I don't know if it's deliberate or an oversight? A staffer did say on a comment that there didn't seem to be any reason they couldn't make robots.txt user-editable, in the future. I think that user previously had a paid account anyway though.

I guess the change needs to be documented somewhere though yeah.

mendel January 30 2006, 14:29:50 UTC

It wasn't possible to disable it in the past for paid account subdomains

I might misunderstand what you mean here, but if I did, so will others -- whether or not a paid account subdomain has a robots.txt file that blocks robots depends on whether or not the account owner configured the account that way. For instance, mine has no restrictions. No site functionality has changed, but users who used to have a www.livejournal.com URL (and thus had meta tags) now have a subdomain URL (and thus have a robots.txt file).

Any downloady-thing that respects robots.txt should also respect the equivalent meta tags; the only reason that there were both meta tags and robots.txt was that on the old www.livejournal.com/users/exampleusername URL, the number of users blocking robots would have made the sitewide robots.txt file too big. That user just needs to turn off the "block search engines" option while they download it, or tell their downloady-thing to ignore robots.txt.

The only documentation change necessary is what freso implied above, getting rid ( ... )

*blush* decadence1 January 30 2006, 16:12:01 UTC

I might misunderstand what you mean here, but if I did, so will others -- whether or not a paid account subdomain has a robots.txt file that blocks robots depends on whether or not the account owner configured the account that way. ...That user just needs to turn off the "block search engines" option while they download it, or tell their downloady-thing to ignore robots.txt.

Thanks for clarifying how it works, mendel. I didn't properly understand how the paid account subdomain robots.txt file worked. I mistakenly thought that there was one on every paid subdomain and it couldn't be disabled, at all.

I always had the 'block robots' option enabled for my journal, via editinfo.bml. It never ocurred to me that it configured the robots.txt file as well as the META tags! Although I'd have kept it enabled anyway, I used to think there should be a way for users who did want to disable it, to do so. It was something I thought about posting to suggestions about but never did. *g*

Re: *blush* freso January 31 2006, 10:44:19 UTC

It never ocurred to me that it configured the robots.txt file as well as the META tags! Although I'd have kept it enabled anyway, I used to think there should be a way for users who did want to disable it, to do so.
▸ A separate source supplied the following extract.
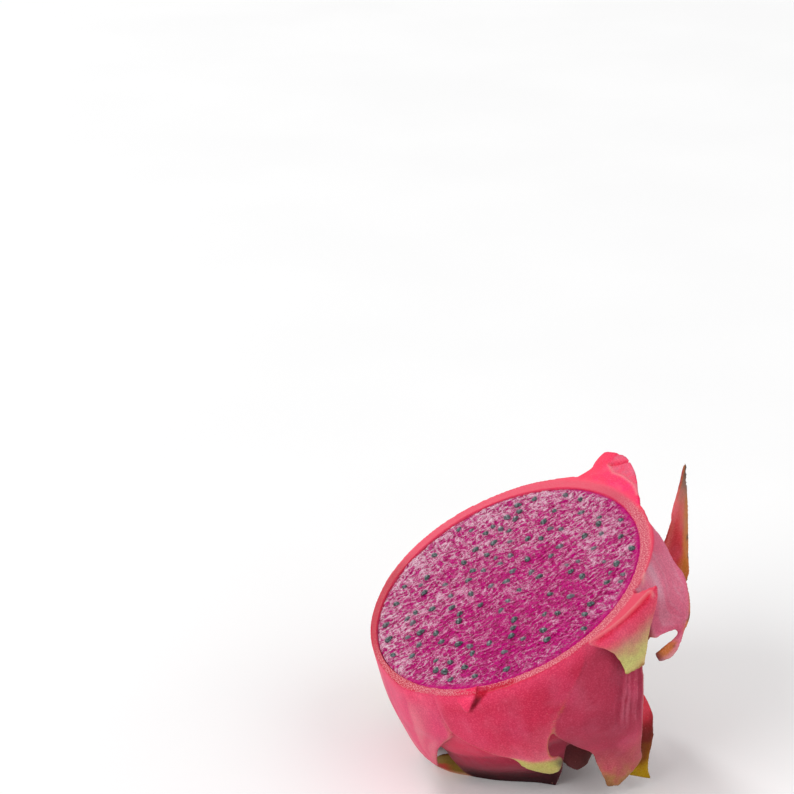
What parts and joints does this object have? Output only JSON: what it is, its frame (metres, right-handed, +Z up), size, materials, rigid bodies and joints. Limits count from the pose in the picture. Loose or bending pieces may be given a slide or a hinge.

And... why? If you want to block robots and spiders, surely you want to block robots and spiders? robots.txt prevents a lot of page loading (ie., first robots.txt is read, if that says not to read further, nothing further is read) and also protects from messed up HTML that renders the tags unparseable (if robots.txt says it is blocked, there's no need to load and parse the HTML to find out whether it's blocked).
There are of course robots and spiders that doesn't read robots.txt, but I wouldn't count on them to adhere to guidelines in either.

bridgetester February 5 2006, 20:40:05 UTC

Well, it's done except for community and syndicated accounts. :/